Reading Scores at Grade Level or Higher
Math Scores at Grade Level or Higher
Black Students
White Students
Qualifying for Free or Reduced Lunch
Not Qualifying for Free or Reduced Lunch

When compared to the rest of the nation, Florida’s education standards are even more dismal. According to the Lawton Chiles Foundation, Florida is ranked 43rd in the nation for high school graduation rates, 48th in ACT standardized test scores, and 42nd in state spending on education. Only 3.1 percent of the state’s resources are spent on education.

A New Hope for Public Education

While Florida education and achievement levels continue to flounder, concerned citizens and activists are pushing new methods to hold the state accountable for improving education. According to hopeful advocates like Neil Chonin, an attorney for the Southern Legal Counsel, the 1998 amendment has opened a unique gateway for activism through litigation.

“Each state has different constitutional provisions regarding education,” said Chonin, “and ours is one of the very few in the country that contain the language to allow for legal action.”

In November 2009, a group of private citizens along with two education-focused nonprofits decided to take advantage of the strong language found in the 1998 amendment and moved to demand their right to quality public education once and for all. With the help of Southern Legal Counsel, a nonprofit public interest firm, these concerned parents, students, and general community members filed a formal lawsuit against the State Board of Education for failing to provide students with a uniform, high-quality public school system.

“Our goal is to gather enough evidence and ask the court to declare that the current education system in Florida is unconstitutional,” said Chonin. “Our markers and ranks are horrible. The achievement gap is terrible. We want to win. We feel the state should remedy the situation.”

The case, known as Citizens for Strong Schools v. Florida State Board of Education, is currently the only lawsuit in Florida that makes a concerted effort to bring the right to quality education to the forefront of state government concerns, while also demonstrating that citizens can and should hold their governments accountable.

The Florida Supreme Court finally authorized the case to proceed in December 2011, after denying a number of attempts made by government agencies to dismiss the case. Other cases that posed similar complaints against the State of Florida were eventually dismissed, because of procedural loopholes and technicalities.

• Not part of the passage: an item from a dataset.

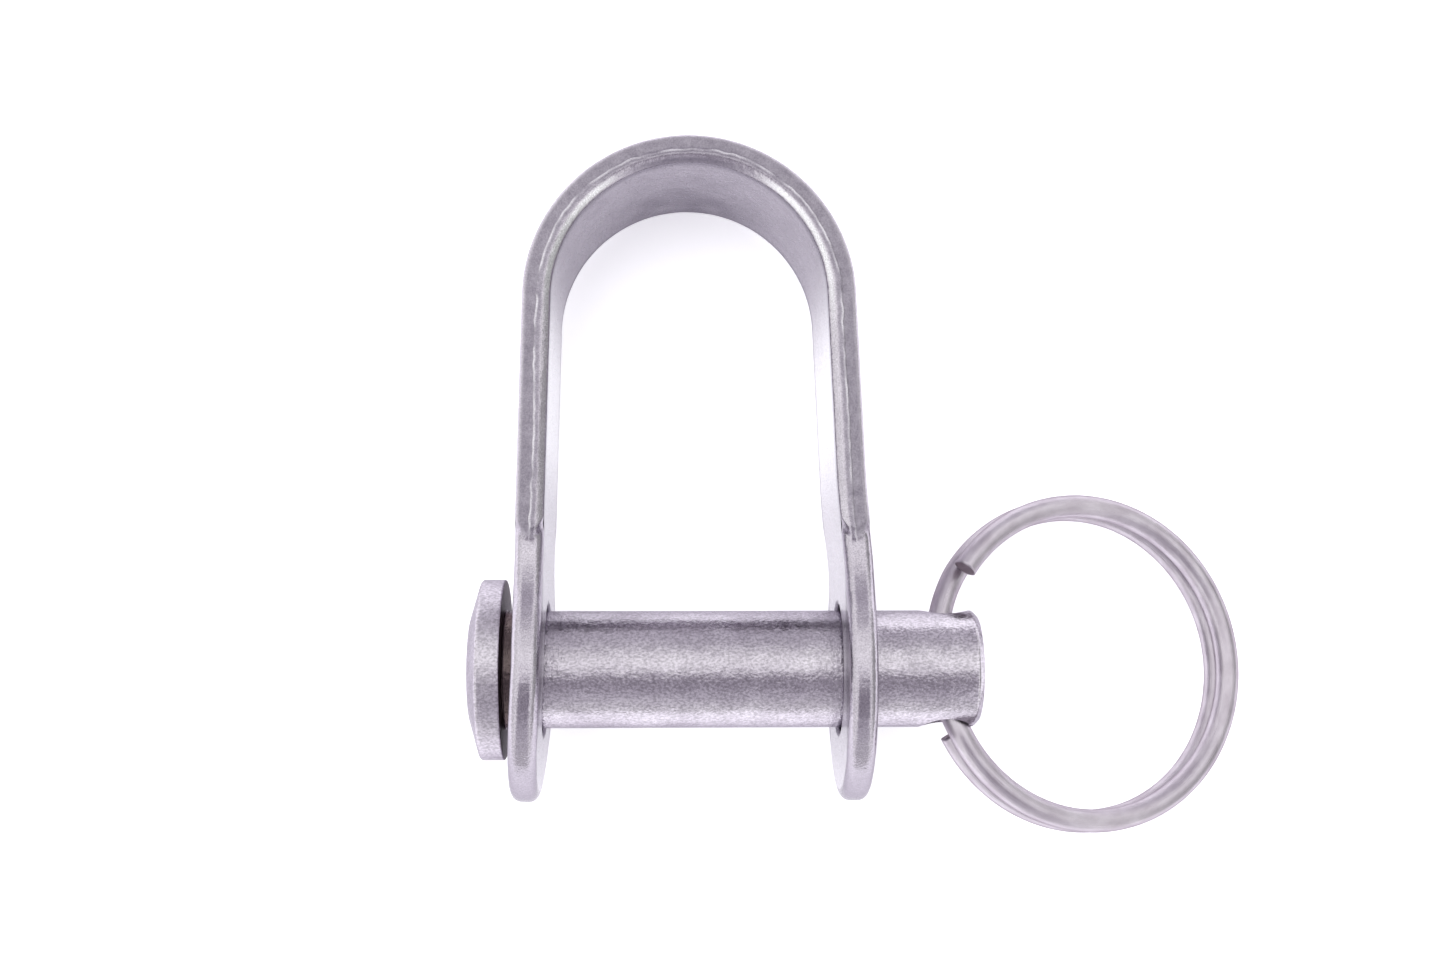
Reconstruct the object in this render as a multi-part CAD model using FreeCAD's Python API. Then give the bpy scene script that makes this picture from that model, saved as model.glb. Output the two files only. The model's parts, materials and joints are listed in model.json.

In light of this history, the authorization of this case by the Florida Supreme Court was seen as a huge step forward. As Mark McGriff, spokesman for Citizens for Strong Schools, stated in a press release: “We’re thrilled with the ruling. It means state leaders can’t prevent us from having our day in court.”

Public Education as a Human Rights Concern

While Southern Legal Counsel will primarily center its arguments on the constitutional language found in the 1998 amendment, the issue of public education in Florida could also be examined using an international human rights framework. The human right to education has been recognized by a number of international human rights conventions such as the Universal Declaration of Human Rights, the Convention on Rights of the Child, and the International Covenant on Economic, Social, and Cultural Rights (ICESCR).

According to the ICESCR’s Committee on Economic, Social and Cultural Rights, nations have a fundamental duty to provide education that is available, accessible, acceptable, and adaptable. Florida’s low-quality education and unequal achievement scores across different race and income groups indicate a potential breach in these requirements, especially the stipulations that education is acceptable in terms of quality and without discrimination.

The ICESCR also requires that education be acceptable in terms of cultural appropriateness. This requirement is especially relevant in examining the status of public education in Florida because of the state’s cultural diversity. According to these human rights standards, the state should be particularly sensitive and accommodating to ensure that the education available to Florida’s diverse immigrant populations is acceptable. However, according to standardized testing scores from 2012, only 10 percent of the eighth grade students enrolled in ELL curriculum (Curriculum for English Language Learners) can read at grade level or higher, and only 23 percent can do math at grade level or higher.

These incredibly low percentages suggest that the specialized curriculum aimed at instructing nonnative speakers may not be meeting the educational needs of these children.

A Pathway to Advocacy

If successful, Citizens for Strong Schools v. Florida State Board of Education could be a major step forward in the fight for high quality education in Florida. In the Southern Legal Counsel’s formal complaint they noted that the state has responsibilities in educational policymaking, budgeting, operation, and supervision that it has not fulfilled to meet the education amendment standards. By explicitly identifying these responsibilities and holding the state accountable through the tool of litigation, this case has the opportunity to strengthen and legitimize the fight for better education policies in the future.

In other words, if the case is successful in officially declaring Florida’s school system as “unconstitutional,” it will provide a firmer ground for advocates to demand real changes that will improve the education system, and transform it into a constitutional one. And by achieving this uniquely high constitutional standard for public education, Florida will also be well on its way to meeting international human rights standards for public education.